Há 80 anos, ‘Cidadão Kane’ chegava aos cinemas

Crítico de cinema conta quais elementos credenciam o filme a figurar na lista de um dos melhores de todos os tempos

por Rafael Sales seg, 07/06/2021 - 16:52
Reprodução/ RKO Pictures Reprodução/ RKO Pictures

Neste mês de junho, completam-se 80 anos desde que “Cidadão Kane” (1941) chegou aos cinemas de todo o mundo. A figura principal por trás do projeto foi Orson Welles (1915 – 1985),  responsável pela direção e também por interpretar o protagonista da trama, Charles Foster Kane. O longa-metragem chegou a figurar entre os filmes de maior repercussão da época, foi indicado em nove categorias, mas ganhou apenas uma: melhor roteiro original.

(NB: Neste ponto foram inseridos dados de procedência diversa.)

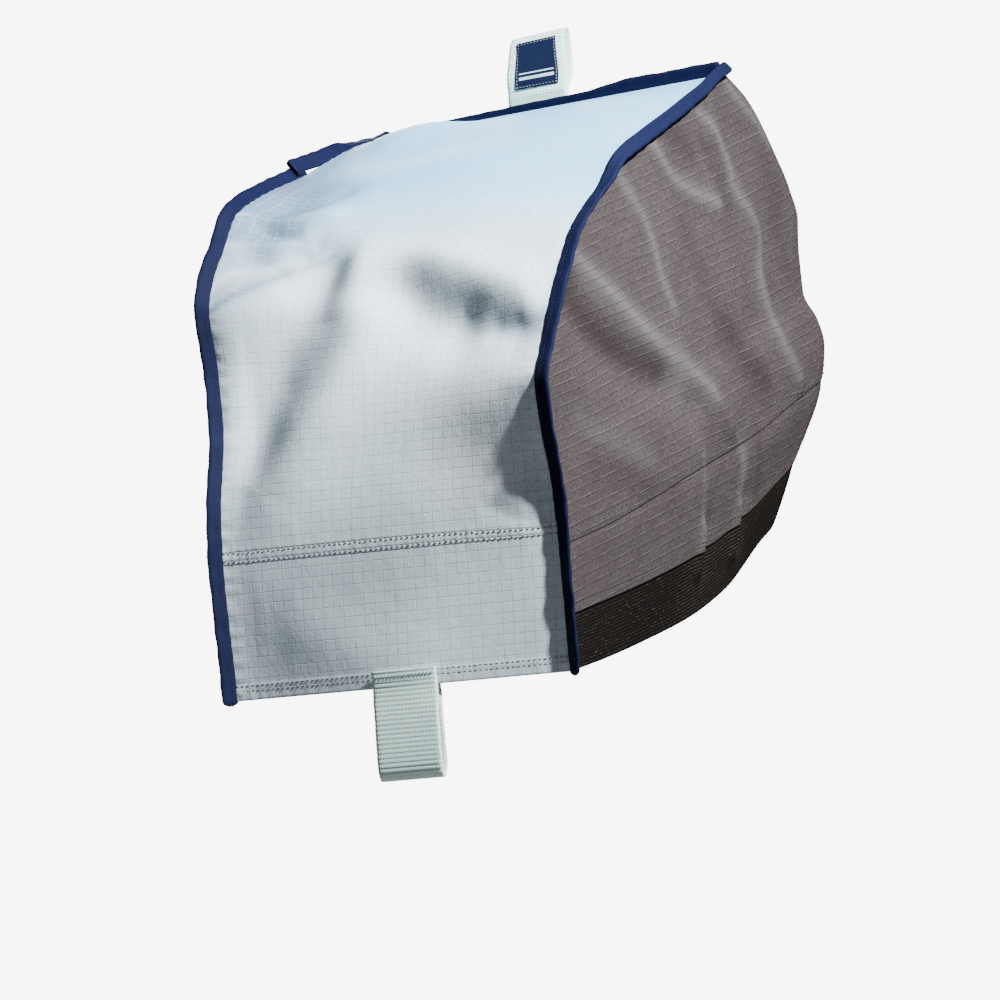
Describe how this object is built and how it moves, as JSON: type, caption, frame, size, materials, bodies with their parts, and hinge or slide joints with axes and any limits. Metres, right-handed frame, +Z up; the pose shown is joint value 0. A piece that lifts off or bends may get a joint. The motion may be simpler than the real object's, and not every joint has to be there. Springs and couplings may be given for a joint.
{
  "type": "outboard motor cover",
  "caption": "Fitted cloth cover for a small outboard motor, pale back and top strip, darker wrap, bound edges, ribbed elastic hem band and webbing pull loops",
  "frame": {"origin": "the point under the middle of the cover's top where the motor carries it", "axes": "+X is the width to the near side, +Y runs from the back to the front, +Z is up"},
  "size_m": [0.2738, 0.5128, 0.4924],
  "materials": {
    "pale_cloth": "pale grey ripstop cloth",
    "dark_cloth": "taupe ripstop cloth",
    "binding": "navy woven tape",
    "elastic": "black ribbed elastic",
    "webbing": "pale ribbed webbing",
    "label": "navy woven label"
  },
  "bodies": {
    "root": {"back_and_top": "pale_cloth", "back_skirt": "pale_cloth", "side_wrap": "dark_cloth", "side_skirt": "dark_cloth", "elastic_band": "elastic", "binding_near": "binding", "binding_far": "binding", "binding_front": "binding", "rear_loop": "webbing", "top_loop": "webbing", "loop_label": "label"}
  },
  "joints": []
}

De acordo com Philippe Leão, crítico de cinema e fundador do site Cineplot, existem elementos que se destacam no filme por estarem relacionados à forma como é organizada a narrativa. “São técnicas empregadas que já tinham sido usadas anteriormente, mas Cidadão Kane as emprega de maneira tal, que se estabelece como um cinema moderno e não mais o cinema clássico, como antes”. Leão ressalta que estes elementos são perceptíveis na comparação entre o primeiro e o segundo atos.

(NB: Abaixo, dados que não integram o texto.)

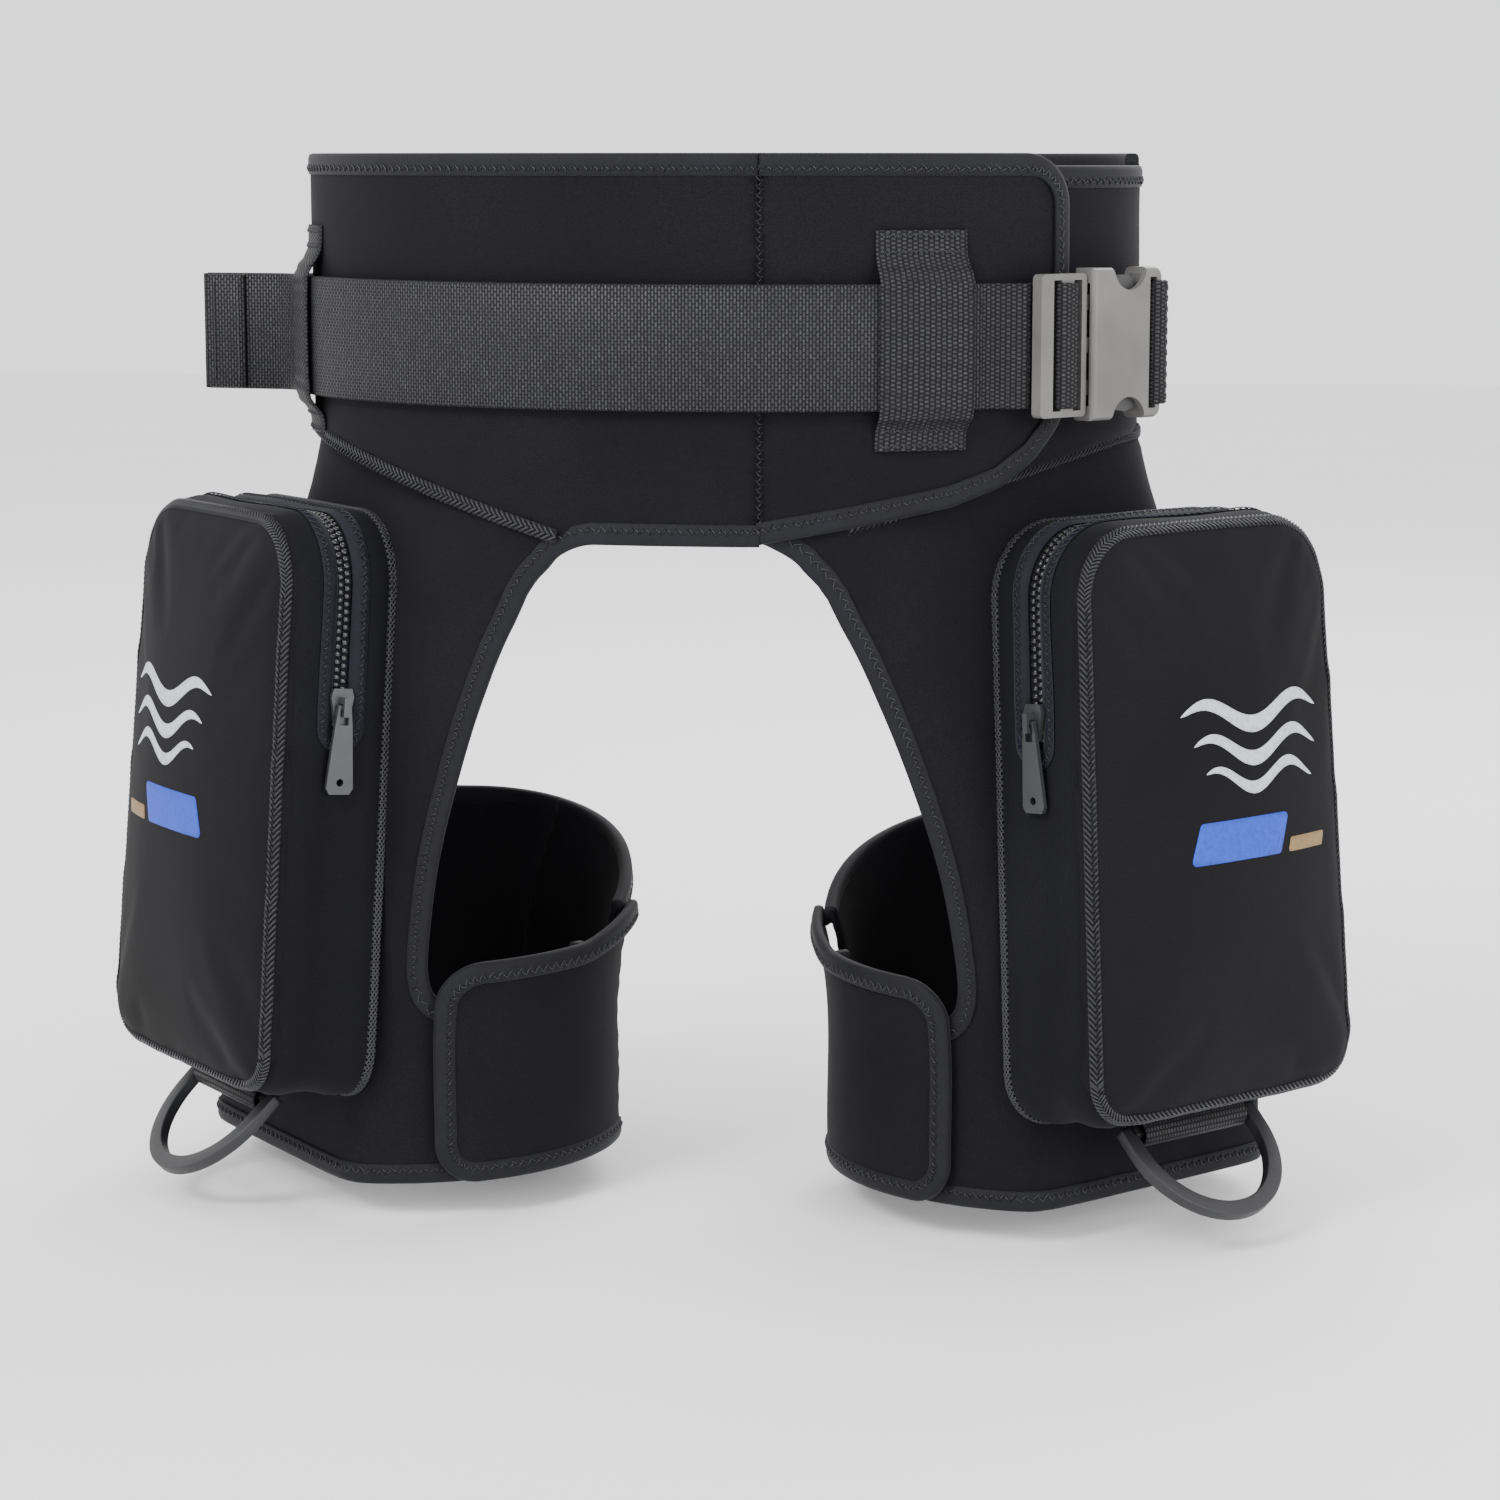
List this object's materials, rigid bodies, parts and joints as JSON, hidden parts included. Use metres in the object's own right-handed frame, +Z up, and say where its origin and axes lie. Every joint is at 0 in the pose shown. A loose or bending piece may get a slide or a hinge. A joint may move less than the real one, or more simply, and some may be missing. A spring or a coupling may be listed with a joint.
{
  "type": "dive weight belt",
  "caption": "Diver's neoprene hip belt with side-release buckled webbing, zipped thigh pockets, D-rings and hook-and-loop leg bands.",
  "frame": {"origin": "centre of the waist opening, at the height of the webbing's centre line", "axes": "+Z up, -Y to the front (buckle side), +X to the wearer's left and the viewer's right"},
  "size_m": [0.5482, 0.2511, 0.4335],
  "materials": {
    "neoprene": "nylon-faced black neoprene, fine knit",
    "pocket_neoprene": "padded nylon-faced neoprene with a printed emblem",
    "stretch_binding": "folded stretch tape with zig-zag stitching",
    "webbing": "woven polyester webbing, 2 inch",
    "buckle_plastic": "satin moulded acetal",
    "zip_tape": "woven tape",
    "zip_teeth": "moulded plastic teeth",
    "zip_metal": "dark painted zinc",
    "d_ring_plastic": "satin moulded plastic",
    "hook_tape": "hook tape",
    "loop_tape": "loop pile tape"
  },
  "bodies": {
    "wrap": {"back_top_binding": "stretch_binding", "belt_loop_back_left": "webbing", "belt_loop_back_right": "webbing", "belt_loop_front_left": "webbing", "belt_loop_front_right": "webbing", "buckle_female": "buckle_plastic", "flap_end_binding": "stretch_binding", "flap_hem_binding": "stretch_binding", "flap_hook_patch": "hook_tape", "flap_top_binding": "stretch_binding", "left_arch_binding": "stretch_binding", "left_d_ring_webbing": "webbing", "left_leg_loop_patch": "loop_tape", "left_leg_strap": "neoprene", "left_pocket_face": "pocket_neoprene", "left_pocket_gusset": "neoprene", "left_thigh_panel": "neoprene", "left_zip_end_stops": "zip_teeth", "left_zip_tape": "zip_tape", "left_zip_teeth": "zip_teeth", "right_arch_binding": "stretch_binding", "right_d_ring_webbing": "webbing", "right_leg_loop_patch": "loop_tape", "right_leg_strap": "neoprene", "right_pocket_face": "pocket_neoprene", "right_pocket_gusset": "neoprene", "right_thigh_panel": "neoprene", "right_zip_end_stops": "zip_teeth", "right_zip_tape": "zip_tape", "right_zip_teeth": "zip_teeth", "under_loop_patch": "loop_tape", "waist_back_panel": "neoprene", "waist_flap": "neoprene", "waist_left_panel": "neoprene", "waist_under_panel": "neoprene", "webbing_back_strand": "webbing", "webbing_female_end": "webbing", "webbing_front_strand": "webbing", "webbing_tail_end": "webbing", "webbing_tail_strand": "webbing"},
    "buckle_male": {"buckle_male": "buckle_plastic", "webbing_male_end": "webbing"},
    "prong_upper": {"buckle_prong_upper": "buckle_plastic"},
    "prong_lower": {"buckle_prong_lower": "buckle_plastic"},
    "right_slider": {"right_zip_slider": "zip_metal"},
    "right_pull": {"right_zip_pull": "zip_metal"},
    "right_d_ring": {"right_d_ring": "d_ring_plastic"},
    "right_leg_tab": {"right_leg_tab": "neoprene", "right_leg_hook_patch": "hook_tape"},
    "left_slider": {"left_zip_slider": "zip_metal"},
    "left_pull": {"left_zip_pull": "zip_metal"},
    "left_d_ring": {"left_d_ring": "d_ring_plastic"},
    "left_leg_tab": {"left_leg_tab": "neoprene", "left_leg_hook_patch": "hook_tape"}
  },
  "joints": [
    {"name": "buckle_release", "type": "slide", "parent": "wrap", "child": "buckle_male", "axis": [-0.6407, -0.7678, 0], "range_m": [0, 0.03], "deforming": ["webbing_male_end", "buckle_prong_upper", "buckle_prong_lower"]},
    {"name": "prong_upper_squeeze", "type": "hinge", "parent": "buckle_male", "child": "prong_upper", "pos_m": [0.1588, -0.0747, 0.017], "axis": [-0.7678, 0.6407, 0], "range_deg": [0, 6], "stiffness_Nm_per_rad": 0.6},
    {"name": "prong_lower_squeeze", "type": "hinge", "parent": "buckle_male", "child": "prong_lower", "pos_m": [0.1588, -0.0747, -0.017], "axis": [0.7678, -0.6407, 0], "range_deg": [0, 6], "stiffness_Nm_per_rad": 0.6},
    {"name": "right_zip_slide", "type": "slide", "parent": "wrap", "child": "right_slider", "axis": [-0.0457, 0.0794, 0.9958], "range_m": [0, 0.034]},
    {"name": "right_pull_swing", "type": "hinge", "parent": "right_slider", "child": "right_pull", "pos_m": [0.14156, -0.10129, -0.15008], "axis": [-0.7403, 0.6666, -0.0872], "range_deg": [0, 115]},
    {"name": "right_d_ring_swing", "type": "hinge", "parent": "wrap", "child": "right_d_ring", "pos_m": [0.20589, -0.05482, -0.32393], "axis": [-0.6691, -0.7431, 0], "range_deg": [-35, 40]},
    {"name": "right_leg_tab_peel", "type": "hinge", "parent": "wrap", "child": "right_leg_tab", "pos_m": [0.0492, 0, -0.31], "axis": [0, 0, -1], "range_deg": [0, 50]},
    {"name": "left_zip_slide", "type": "slide", "parent": "wrap", "child": "left_slider", "axis": [0.0457, 0.0794, 0.9958], "range_m": [0, 0.034]},
    {"name": "left_pull_swing", "type": "hinge", "parent": "left_slider", "child": "left_pull", "pos_m": [-0.14156, -0.10129, -0.15008], "axis": [-0.7403, -0.6666, 0.0872], "range_deg": [0, 115]},
    {"name": "left_d_ring_swing", "type": "hinge", "parent": "wrap", "child": "left_d_ring", "pos_m": [-0.20589, -0.05482, -0.32393], "axis": [-0.6691, 0.7431, 0], "range_deg": [-35, 40]},
    {"name": "left_leg_tab_peel", "type": "hinge", "parent": "wrap", "child": "left_leg_tab", "pos_m": [-0.0492, 0, -0.31], "axis": [0, 0, 1], "range_deg": [0, 50]}
  ],
  "couplings": [
    {"joint": "prong_lower_squeeze", "follows": "prong_upper_squeeze", "ratio": 1}
  ]
}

O magnata Charles Foster Kane é apresentado no começo do filme em uma estrutura clássica. Já na segunda etapa do longa, o espectador passa a observar a história desse homem a partir de uma variação de elipses temporais, sem falar em outras estratégias narrativas.  “O uso do claro e escuro, os posicionamentos de câmera, angulação e profundidade de campo como uso de valor narrativo. Tudo isso já havia sido utilizado antes na história do cinema, mas Cidadão Kane passa a usar de maneira diferente, de forma narratológica”, explica o crítico de cinema.

Para Leão, a obra de Orson Welles demarcou a virada do cinema na era clássica para a era moderna e foi um dos responsáveis por contribuir com a Nouvelle Vague na França, movimento artístico que aconteceu entre as décadas de 1950 e 1960. “Cidadão Kane é esse lugar, que além de modificar as estruturas do próprio cinema na forma de contar histórias, fortifica a ideia do cinema de autor, que seria tão debatido nos anos seguintes”, conta.

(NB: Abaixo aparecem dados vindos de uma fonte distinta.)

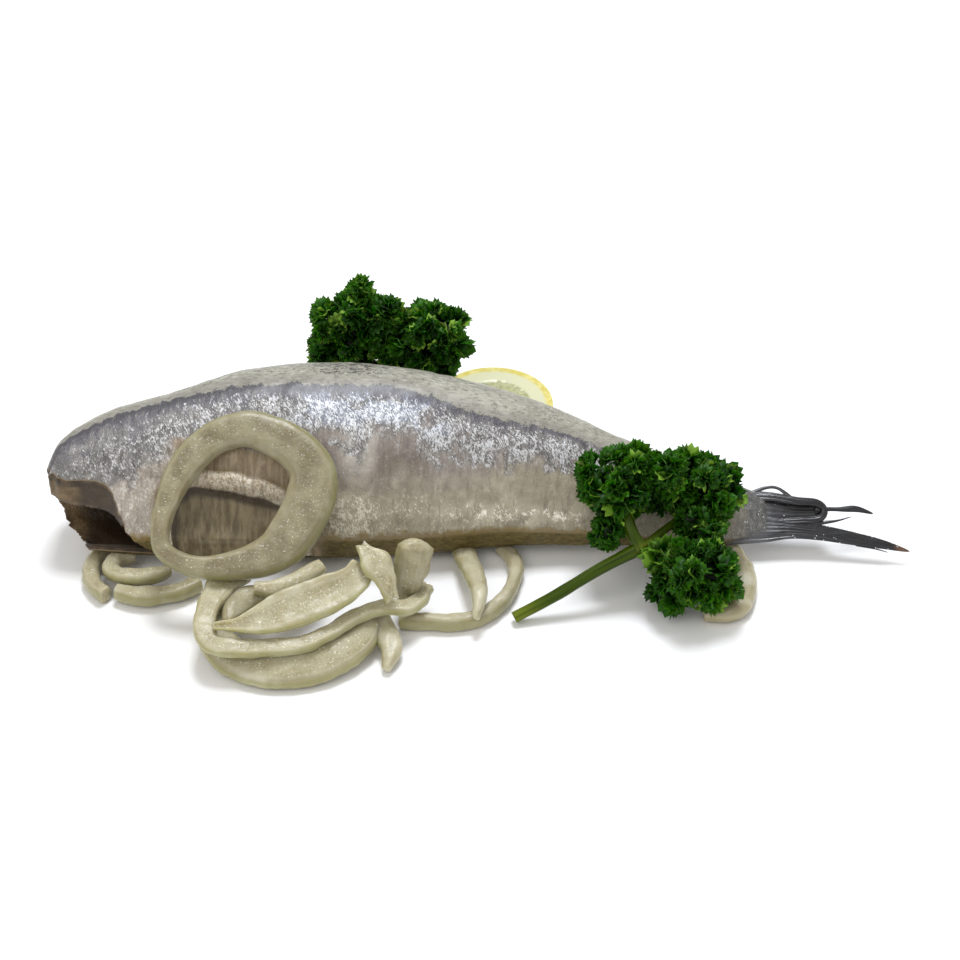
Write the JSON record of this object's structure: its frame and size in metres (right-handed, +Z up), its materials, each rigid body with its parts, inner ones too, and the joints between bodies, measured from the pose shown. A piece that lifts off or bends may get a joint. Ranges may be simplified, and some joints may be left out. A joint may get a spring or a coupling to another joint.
{
  "type": "salted herring",
  "caption": "Headless gutted salted herring lying on sliced onion, with an onion ring on its flank, curly parsley and a lemon slice.",
  "frame": {"origin": "on the surface the food lies on, under the middle of its bounding box", "axes": "+X from the cut neck to the tail, +Y from the belly to the back, +Z up"},
  "size_m": [0.238, 0.1336, 0.0507],
  "materials": {
    "herring_skin": "wet silver fish skin, glossy",
    "onion": "wet translucent onion",
    "parsley": "fresh green leaf, slightly waxy",
    "lemon": "lemon rind, white pith and pale pulp"
  },
  "bodies": {
    "root": {"herring": "herring_skin", "onion_ring_flank": "onion", "onion_arc_front": "onion", "onion_arc_upper": "onion", "onion_crescent": "onion", "onion_arc_inner": "onion", "onion_strip_short": "onion", "onion_flap_torn": "onion", "onion_stub_upright": "onion", "onion_stub_front": "onion", "onion_loop_floor": "onion", "onion_strip_belly": "onion", "onion_loop_neck": "onion", "onion_strip_neck": "onion", "onion_strip_neck_front": "onion", "onion_arc_tail": "onion", "parsley_sprig_front": "parsley", "parsley_sprig_back": "parsley", "lemon_slice": "lemon"}
  },
  "joints": []
}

Apesar desta contribuição histórica do filme para o cinema, o crítico comenta que “Cidadão Kane” foi um filme resgatado e mais valorizado ao longo do tempo. Precisou de uma averiguação temporal para que o filme fosse consolidado como um dos maiores do cinema de todos os tempos. “Quando a gente vê um filme que muda tanto as estruturas da forma, geralmente a gente não enxerga como um filme fruto de seu tempo, ele nos parece um filme muito diferente, e isso às vezes acaba sendo ruim para quem assiste na época”.

Segundo Leão, este foi o caso de “Um Corpo Que Cai” (1958), filme do cineasta Alfred Hitchcock, que na época de lançamento sofreu diversas críticas e hoje é considerado um dos maiores filmes da história. “Precisou também desse distanciamento temporal para perceber a importância desse filme. É mais ou menos o que aconteceu com Cidadão Kane, guardadas as devidas proporções”. O crítico acredita que o filme de Orson Welles extrapola os limites do seu tempo, no que se diz respeito às discussões que a obra é capaz de propor, em termos de conteúdo, de técnicas e de linguagem.

Como recomendação de outro filme que apresenta elementos estruturais semelhantes a “Cidadão Kane”, o crítico de cinema indica “Os Renegados” (1985), filme de Agnès Varda. “É um filme bastante interessante para perceber isso. O longa conta a história de uma mulher, a partir do ponto de vista de outras pessoas também. A diferença é que Cidadão Kane se trata de um magnata, um homem do capitalismo. Enquanto a personagem de "Os Renegados", Mona, é uma mulher pobre, viajante pelas estradas, que está buscando um rumo para a vida. A estrutura narrativa, ou seja, o como contar, é o mesmo”, ressalta.